Shortly, we shall be heading out into the deeper channel with Sweden to our right and Norway ahead; the Skagerrak, then the North Sea, then the English Channel, then the Solent all lie ahead before land fall.

To fill in some time (and it really does feel like a case of filling in time now) I took myself off to the health spa for a massage with hot stones. The treatment was, in effect, an aromatherapy massage, accompanied by the laying on and use of pre-warmed stones. Oh, and by the way, these were not just any stones, you understand. The stones had special mineral components which meant that they retained heat; they were from a Mexican river bed; and they had been worn smooth by the passing waters of the ages.

Forgetting about the marketing hype, the overall experience was very enjoyable. Jonathan, my masseur from Limerick, did a very good job of palpitating my muscles with both heated hands and heated stones with an exotic brew of essences which included juniper and ylang ylang in a base oil of walnut. However, like Ross and his morning massage, I have been left feeling somewhat spaced out and in touch with a feeling of great sadness.

The Victorians I have now finished off my other holiday book, The Victorians by A N  Wilson which my mum bought for me for my birthday. It's been a very good survey of the period concentrating not only on the political, social and military events but also giving an overview of the crises of religious faith which characterised the era. It was also very good at placing potted biographies of the well-known and less well-known people of the period.

It has some good big ideas too. One of these was to note how the overall prosperity of the many was bought at the expense of the plight of the many more; and how this would lead in the end to the ultimate decline of the aristocracy. I find myself musing that there is an analagous process going on today between the Old World and the Third World.
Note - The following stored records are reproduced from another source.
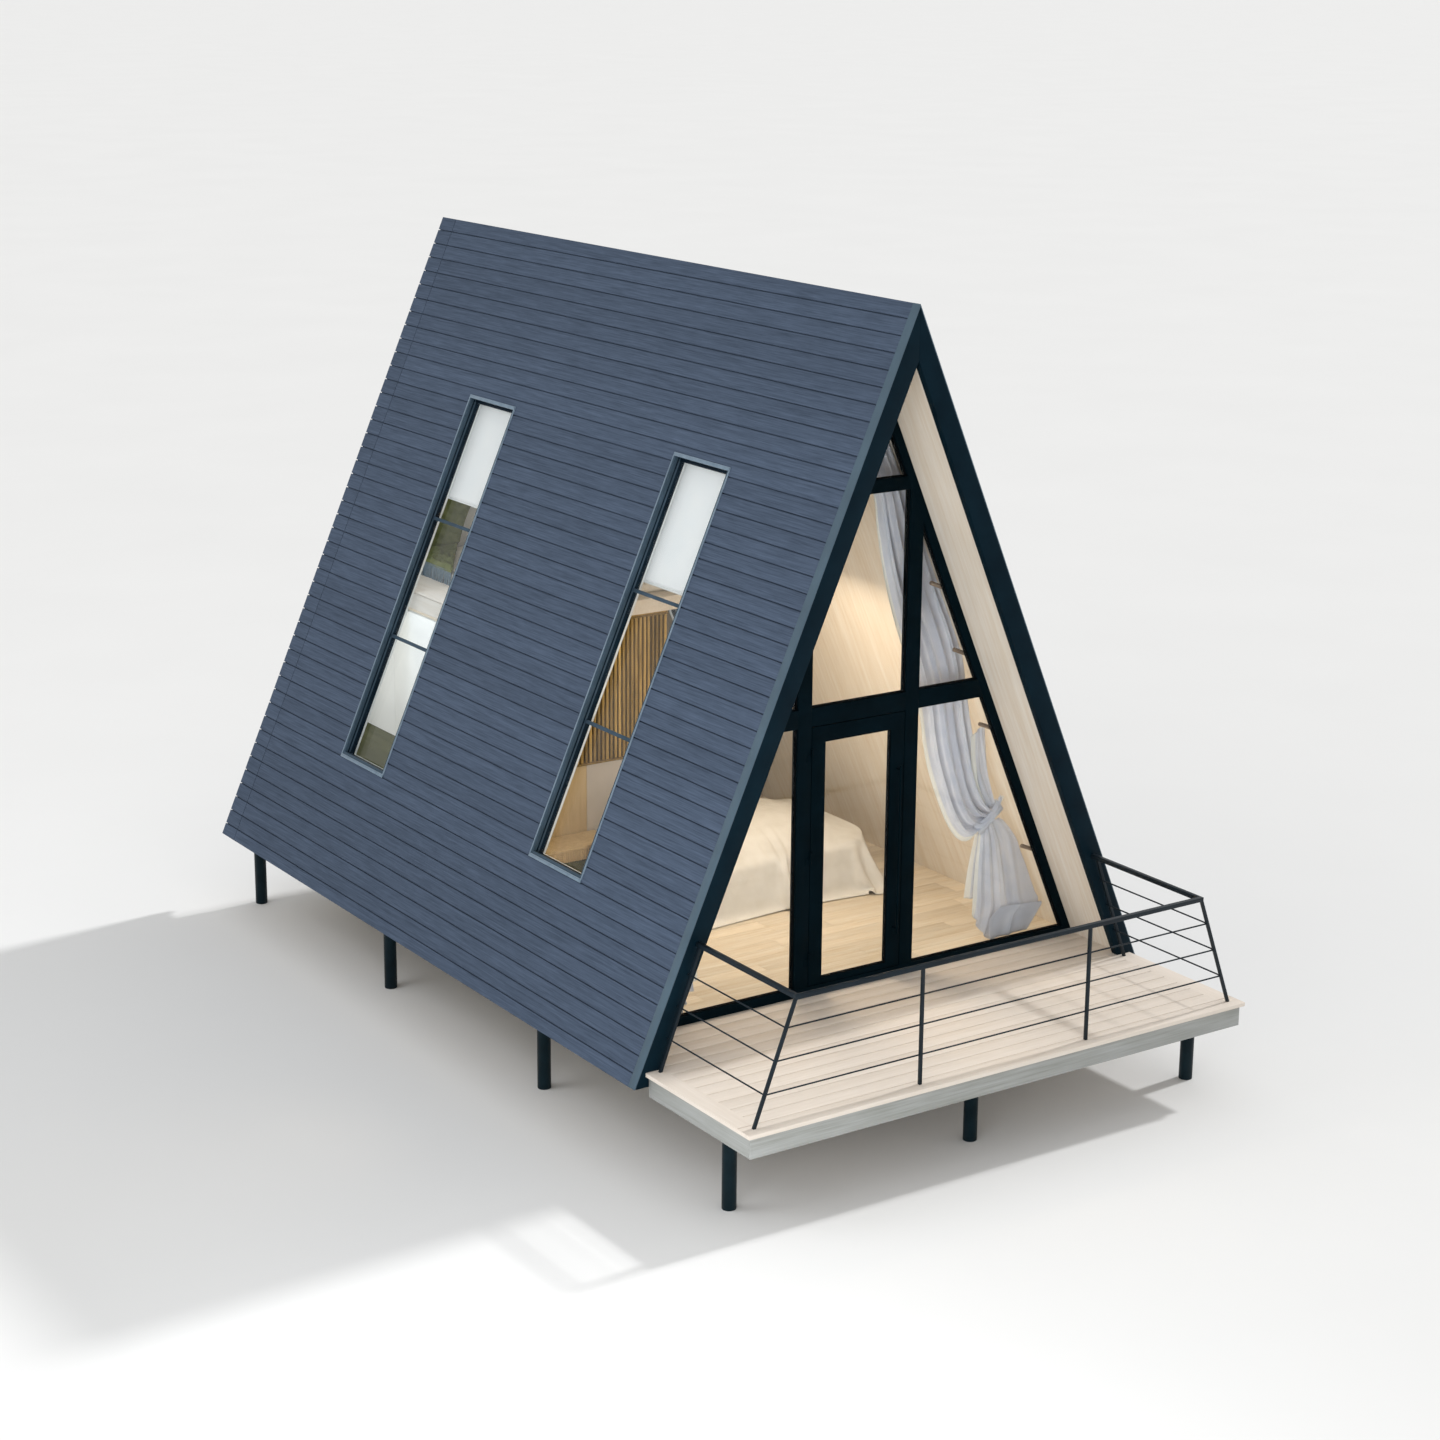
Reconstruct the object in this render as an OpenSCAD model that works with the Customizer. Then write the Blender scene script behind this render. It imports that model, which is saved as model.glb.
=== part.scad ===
/* [Roof] */
// Height of the ridge above the deck boards
ridge_rise = 5450; // [5100:10:5900]
// Half width of the roof at the height of the deck boards
roof_half = 2396; // [2300:2:2500]
// Length of the roof from front edge to back edge
roof_length = 7200; // [7000:10:8000]
// How far the roof runs down past the deck boards
eaves_drop = 115; // [90:1:150]
// Thickness of the outer planks
cladding_t = 22; // [16:1:28]
// Thickness of the insulated structure between planks and lining
core_t = 78; // [70:1:110]
// Thickness of the birch lining
lining_t = 16; // [10:1:22]
// Width of the board on the gable edge, square to the slope
fascia_w = 166; // [150:1:190]
// Thickness of that board
fascia_t = 68; // [50:1:80]
// Width of the folded metal trim on the roof's front edge
verge_w = 90; // [80:1:120]
// Thickness of the trim
verge_t = 8; // [4:1:12]

/* [Roof windows] */
// Width of a roof window over its trim
window_w = 785; // [600:5:900]
// Length of a roof window down the slope
window_l = 3376; // [2600:4:3600]
// Distance down the slope from the ridge to the window's top edge
window_top = 1512; // [1400:2:1700]
// Distance from the roof's front edge to the middle of the front window
front_window_y = 1915; // [1700:5:2200]
// Distance from the roof's front edge to the middle of the rear window
rear_window_y = 5217; // [5000:5:5500]
// Width of the trim that lies on the planks
window_trim_w = 30; // [22:1:50]
// How far the trim stands above the planks
window_trim_t = 12; // [6:1:20]
// Wall of the window's lining frame
window_wall = 15; // [10:1:24]
// Depth of the glass below the planks' outer face
window_glass_depth = 78; // [60:1:85]
// Width of the two cross bars
window_bar_w = 30; // [20:1:44]
// Depth of the two cross bars
window_bar_d = 30; // [20:1:50]
// Length of blind drawn down the front window
front_blind_drop = 1065; // [800:5:1600]
// Length of blind drawn down the rear windows
rear_blind_drop = 945; // [800:5:1600]
// Diameter of the blind's roller
roller_d = 40; // [30:1:55]

/* [Deck] */
// Depth of the deck in front of the gable
deck_depth = 1340; // [1200:10:1600]
// How far the deck's sides stand in from the roof's outer face
deck_inset = 47; // [40:1:60]
// Height of the deck boards' top above the ground
deck_height = 763; // [600:1:900]
// Thickness of the deck boards
deck_board_t = 30; // [24:1:36]
// How far the deck boards stand out past the skirt
nosing = 27; // [15:1:40]
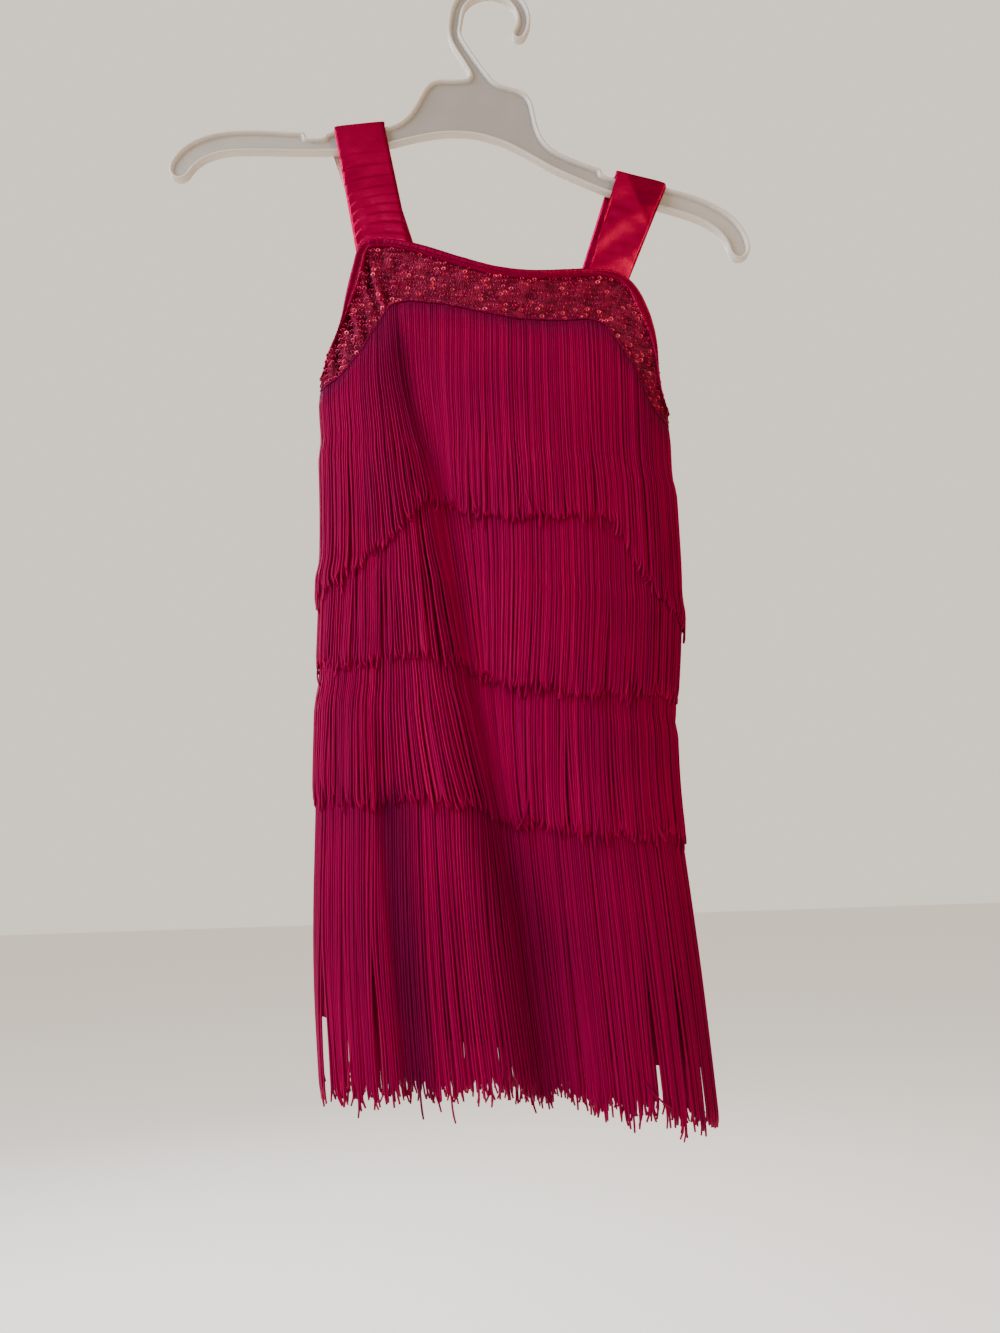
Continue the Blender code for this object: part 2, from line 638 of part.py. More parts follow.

All in all, a well deserved four stars, I feel. [Four Stars - Excellent]

We took ourselves off to the evening Trattoria to have some time to ourselves and to escape from another formal evening. The first end was accomplished; the second no. Most of the other diners in the Trattoria were also wearing formal attire. Why I do not know but it seems as though it was de rigeur for the whole ship. Luckily we were not debarred from partaking of the food, which, I have to say, was not exceptional.

I was glad to get to bed and continue listening to Harry Potter and the Philosopher's Stone, our current talking book.

Day 16 At Sea

Today, I have been feeling queezy, out of sorts, sad, dehydrated.

There is little or nothing to do that would suit my temperament and I feel trapped. We have to pack our bags by 6pm this evening. We have to try an order some form of tips for our servants (it feels like that scene at the end of Gosford Park when Maggie Smith is bemoaning the expense - except that in our case, much as we resent what is, in effect, a service tax brought on through low wages, we would like to oblige Melwin, Inacio and Dolphe but can't because the ship is not set up to make cash advances against a debit card). So we are stumped really.

For me, really, the holiday finished after we had left Stockholm four days ago. In retrospect, I would have been better off leaving the ship and catching a flight home at that point. I would have had better memories of the whole experience.

I used to have this feeling that a dream holiday for me would be to fly to New York, have a few days imbibing the culture and then come back on the QEII. Now, I feel differently. Now matter how excellent the facilities are on that ship, I know that I should hate to have five days on the open seas with no shore visits to break the monotony.

Like everyone else on the ship, Ross and I have been completing service satisfaction questionnaires. Those who have been on numerous cruises are darkly muttering about the shortcomings in the service and the lack of variety in the menus. We can't make those comparisons. However, we don't feel that the company policies and information with regards to people with impaired mobility are up to scratch. Mostly our ratings for the categories offered have been fair to good rather than good to excellent.

Ross The afternoon passed by doing very little; reading (I'm now reading The Vesuvius Club by Mark Gatiss which is a bit of a romp), waiting, staring at the sea, watching other people relax, attending a very poor lecture on Catherine the Great's art treasures. Then washing, shaving, dressing and packing. Everything has to be packed up and placed outside the door of the cabin so that the military operation that is disembarkation can be masterminded overnight.

Inacio Our dinner table was festooned and festive. I took the opportunity of grabbing a shot of Ross and Inacio our waiter. Ross rather took a shine to this young man.

Avis The reason for the festivities was an early celebration of Avis's 60th birthday. As well as the balloons above our table, this involved the waiters singing happy birthday and a rather sugary cake.

All that was left after that was bed.

Day 17 Disembarkation and Home

I got out of bed in Southampton.

Already, I felt that I was disengaging with the experience of being on holiday and I just wanted to be home.

As it was really, it could not have gone more smoothly.

We assembled with the rest of the lame and the halt and, way before our scheduled time, they had us down the gangplank and off the ship. There was a small delay in finding our bags but by 9:45am we were re-united with our car and out on the motorway system with a full tank of petrol. We were only supposed to be leaving the ship by 9:20am.

Thereafter, everything continued to go smoothly. We had a coffee by Winchester and a break for lunch at Stafford. M3, M25, M40, M6 (toll), M6, M65. There were no major roadworks to contend with and blistering heat seemed to keep all but the most intrepid off the roads. By pressing on before lunch and by using the M6 (toll), we really broke the back of the journey in the first session. I'd originally estimated that we should be back home by 5pm. We were through the front door by 3pm.

The cats loved us. There was none of the expected standoffishness. By night-time we had two loads of washing done and dried. Ross watched Eastenders and Holby City as his way of linking back to normalcy. I had a glass of wine in the garden.